Тем временем в Великобритании назревала революция в мифологии и фольклористике. Если социалисты-народники шли к рабочим и крестьянам, то британские львы, смирив гордыню, ринулись в объятия дикарей. Состоялось личное, по выражению Честертона, знакомство с Пещерным человеком. И вовсе не по наскальным рисункам — единственным образцам доисторической культуры, а по обычаям колониальных народов, бесцеремонно окрещенных первобытными. Идейная мода требовала принесения жертв на алтарь эгалитаризма, и представители антропологической школы (Э. Тайлор, Дж. Фрэзер, Э. Лэнг) недвусмысленно заявили европейцам: ваши предки и предки дикарей «на одной сидели ветке», просто первые давно оттуда спустились, а вторые — недавно. К подобным сравнениям европейцы привыкли — их не только с индусами, но и с обезьянами сравнивали, — поэтому никто не обиделся.
Раз все народы мира проходят одинаковый путь развития, то и поэзия у них развивается по одинаковым законам. Что вы там лепечете о европейской психологии, о христианских корнях? А ну-ка гляньте на языческие пережитки в ваших верованиях — они те же, что у первобытных народов! А сказочные сюжеты? Изучите-ка фольклор негров и папуасов — вы найдете много знакомых мест. Вот, к примеру, анимизм — вера в одушевленность природы, основа всех без исключения религий (Тайлор). Им объясняется бесконечное число сказок у всех народов мира — о духах колодцев, водопадов, ручьев, болот, вулканов, о встречах с волшебными существами [43]. Как видим, ко двору пришлись и построения мифологической школы с ее богами-ветрами и героями-молниями, и замечания Буслаева и Веселовского о самозарождении сюжетов.
К анимизму, чьи следы в Европе худо-бедно отыскали «мифологисты», новая школа добавила тотемизм, бросавший свет на превращение людей в животных, и каннибализм, обуславливающий существование людоедов. Вот и получилось, что мотивы европейских сказок — прямое отражение верований первобытного (по определению марксистов, доклассового) общества. Фольклор дикарей, отличающийся «высокими художественными достоинствами», позволил «заглянуть в предысторию жанра волшебной сказки» [44]. С образцами этих «достоинств» мы не раз столкнемся.

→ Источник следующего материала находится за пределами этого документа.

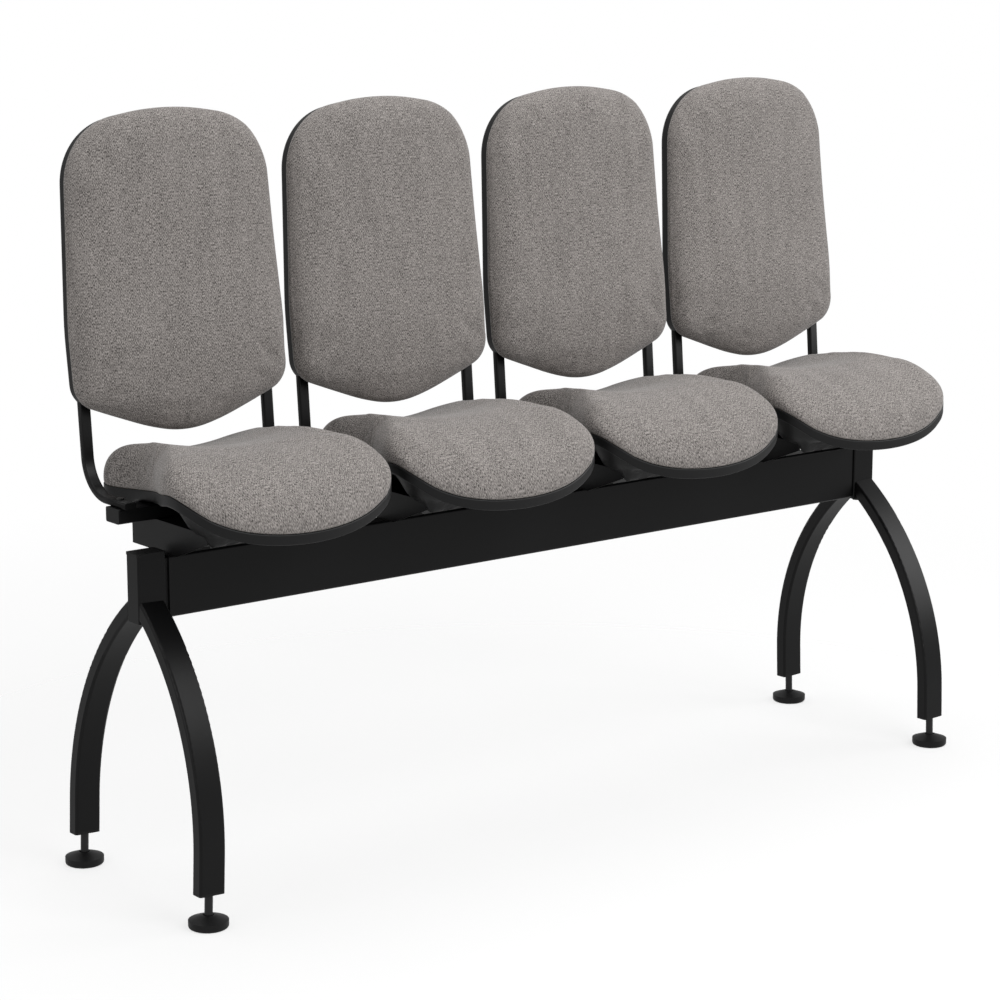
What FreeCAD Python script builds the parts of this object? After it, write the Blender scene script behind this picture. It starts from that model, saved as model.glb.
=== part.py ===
import FreeCAD, Part
import math
import os
import Sketcher
from FreeCAD import Placement, Rotation, Vector

# Four-place beam seating. Millimetres, +Z up, +X along the beam, -Y is the side that a sitter faces.
# The origin is on the floor, under the middle of the whole bench.

doc = FreeCAD.newDocument("beam_seating")

# Driving dimensions, one cell each
SIZES = {
    # places along the beam
    "seat_pitch": 380.0,
    "place_count": 4,
    "beam_line_back": 8.7,
    # beam, a closed rectangular tube
    "beam_half_span": 683.0,
    "beam_depth": 32.0,
    "beam_height": 91.0,
    "beam_underside": 412.0,
    "beam_wall": 3.0,
    "beam_corner": 4.0,
    # heads, the welded blocks at the beam's ends
    "head_width": 46.0,
    "head_gap": 5.5,
    "head_underside": 409.0,
    "head_top": 507.0,
    "head_edge": 2.5,
    "spigot_reach": 40.0,
    "spigot_clearance": 0.1,
    "spigot_wall": 4.0,
    "cap_thickness": 4.0,
    "cap_overhang": 0.8,
    # legs, bent rectangular tube, splayed outwards a little
    "leg_width": 42.0,
    "leg_thickness": 22.0,
    "leg_wall": 2.5,
    "leg_corner": 4.0,
    "leg_outer_radius": 422.0,
    "leg_straight_top": 102.0,
    "leg_underside": 52.5,
    "feet_spread": 348.0,
    "leg_splay": 2.1,
    "splay_height": 460.0,
    "plug_lip": 3.5,
    "plug_depth": 24.0,
    "plug_clearance": 0.1,
    # levelling feet
    "foot_radius": 29.0,
    "foot_rim": 12.0,
    "foot_round": 4.5,
    "foot_cone_top": 19.0,
    "foot_neck_radius": 9.5,
    "stem_radius": 6.0,
    "stem_length": 70.0,
    "stem_clearance": 0.05,
    "ball_radius": 7.5,
    "ball_height": 12.0,
    "ball_clearance": 0.2,
    # brackets that carry the seats on the beam
    "bracket_half_width": 108.0,
    "bracket_height": 46.0,
    "bracket_sheet": 4.0,
    "bracket_front": 112.0,
    "bracket_rear": 92.0,
    "tab_reach": 62.0,
    "tab_depth": 28.0,
    "tab_bolt_inset": 14.0,
    "gusset_start": 30.0,
    "gusset_rise": 32.0,
    "bar_height": 22.0,
    "bar_depth": 36.0,
    "bar_wall": 2.5,
    "bar_corner": 3.0,
    "rear_bar_length": 336.0,
    "rear_bar_back": 40.0,
    "front_bar_length": 180.0,
    "front_bar_forward": 90.0,
    "bar_plug_lip": 3.0,
    "bar_plug_depth": 6.0,
    # seat outline, half widths and places along Y from the beam's middle
    "seat_rear": 166.0,
    "seat_front": 248.0,
    "seat_rear_half": 138.0,
    "seat_waist_half": 111.0,
    "seat_waist_back": 26.0,
    "seat_lobe_half": 178.5,
    "seat_lobe_rear": 108.0,
    "seat_lobe_front": 177.0,
    "seat_corner_round": 42.0,
    "seat_waist_round": 190.0,
    "seat_lobe_round": 112.0,
    "seat_front_round": 55.0,
    "seat_nose_round": 360.0,
    # seat rim heights above the floor, and its slope at the rear
    "rim_rear_slope": -3.4,
    "rim_rear": 586.0,
    "rim_waist": 591.7,
    "rim_side": 614.0,
    "rim_shoulder": 583.2,
    "rim_front": 543.6,
    "rim_band": 14.0,
    "rim_round": 5.0,
    "shell_wall": 3.0,
    "belly_inset": 34.0,
    "boss_radius": 9.0,
    "board_thickness": 11.0,
    "board_clearance": 1.5,
    # seat cushion top above the floor, on the middle line
    "cushion_hump": 629.0,
    "cushion_dip": 635.0,
    "cushion_middle": 646.0,
    "cushion_thigh": 661.0,
    "cushion_nose": 609.0,
    "cushion_lip": 573.0,
    "cushion_dish": 31.0,
    "cushion_crown": 6.0,
    "seat_edge_round": 18.0,
    "soft_gap": 0.3,
    # back outline, measured up and down the leaning plane from its middle
    "back_lean": 4.8,
    "back_middle_height": 875.0,
    "back_middle_back": 133.0,
    "back_half_width": 182.0,
    "back_corner_half": 179.0,
    "back_shoulder_half": 168.0,
    "back_shoulder_up": 230.0,
    "back_top": 256.0,
    "back_waist_down": 60.0,
    "back_corner_down": 166.0,
    "back_knee_half": 63.0,
    "back_knee_down": 209.5,
    "back_bottom": 225.0,
    "back_pad_rear": 7.0,
    "back_pad_side": 13.0,
    "back_pad_middle": 26.0,
    "lumbar_depth": 12.0,
    "back_edge_round": 12.0,
    "back_rear_round": 4.0,
    "back_board_thickness": 6.0,
    "back_board_inset": 12.0,
    "back_shell_depth": 21.0,
    "back_shell_inset": 3.0,
    "back_shell_wall": 2.5,
    "back_shell_round": 10.0,
    # uprights, flat tube
    "upright_spacing": 314.0,
    "upright_width": 16.0,
    "upright_thickness": 10.0,
    "upright_wall": 1.5,
    "upright_corner": 2.0,
    "upright_bend": 80.0,
    "upright_top": 110.0,
    "arm_front": 12.0,
    "slot_clearance": 0.5,
    # screws
    "screw_radius": 3.0,
    "screw_hole_clearance": 0.2,
    "thread_clearance": 0.05,
    "screw_head_radius": 5.5,
    "screw_head_height": 3.0,
    "bolt_radius": 4.0,
    "bolt_head_radius": 7.5,
    "bolt_head_height": 6.0,
    "bolt_length": 14.0,
    "seat_screw_rear_half": 60.0,
    "seat_screw_front_half": 75.0,
    "back_screw_up": 85.0,
    "back_screw_down": 60.0,
}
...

Немногие осмеливались, как Жирмунский, заикнуться об отсутствии в бразильских и африканских сказках характерной для Европы «волшебной романтики». В Южной Америке юноша или девушка часто, пропадая в лесу, обретают там звериного супруга. В принца или принцессу это дикое животное не превращается. Оно приходит в селение, а потом его оттуда изгоняют люди, лишая себя навсегда его помощи и временного благополучия [45].
Другой пример. В мифе народа тукуна (Бразилия, Колумбия, Перу) охотник по имени Монманеки замечает в лесу лягушку, прячущуюся в норку при его приближении. Забавы ради Монманеки каждый раз мочится в эту норку. И волшебное превращение свершается! Охотник встречает красивую молодую женщину. Она беременна. «Я — бывшая лягушка, а забеременела я оттого, что ты часто направлял на меня свой пенис». Монманеки берет ее в жены и кормит черными жуками — ничего другого она не ест. Мать героя недовольна («Что за гадость?») и, вероятно, из лучших побуждений заменяет жуков стручковым перцем. Перец обжигает невестке рот. Обидевшись, она превращается обратно в лягушку и бросается в воду [46].
Я допускаю, что столь высокохудожественное творение может вдохновить фрейдистов, которые тоже интересовались сказками. Заманчивые ассоциации: стрела — пенис и т. п. Но разумно ли сравнивать его с общеевропейским сюжетом о царевне-лягушке?
Почти сразу перед этнографами встал вопрос, по сей день не утративший актуальности. Почему при одинаковости законов развития туземцы так задержались со «спуском с ветки»? Только природными и социальными условиями это не объяснишь, а при дальнейших поисках ответа многие краснеют и отходят в сторонку. Не тактично, знаете ли. Остальные попросту не считают дикарей неразвитыми — но такой взгляд в период между войнами еще не выработался. Для тех лет характерны скорее позиции социологической школы и ее лидеров Э. Дюркгейма и Л. Леви-Брюля.
43
Шинкаренко В Л. Смысловая структура социокультурного пространства: Миф и сказка. М.: КомКнига, 2005. С. 142.
44
Мелетинский Е.М. Герой волшебной сказки. СПб.: Академия Исследований Культуры, Традиция, 2005. С. 4, 58.
46
Леви-Строс К. Мифологики. Т. 3 / Пер. Е.О. Пучковой. М.; СПб.: Университетская книга, 2000. С. 19.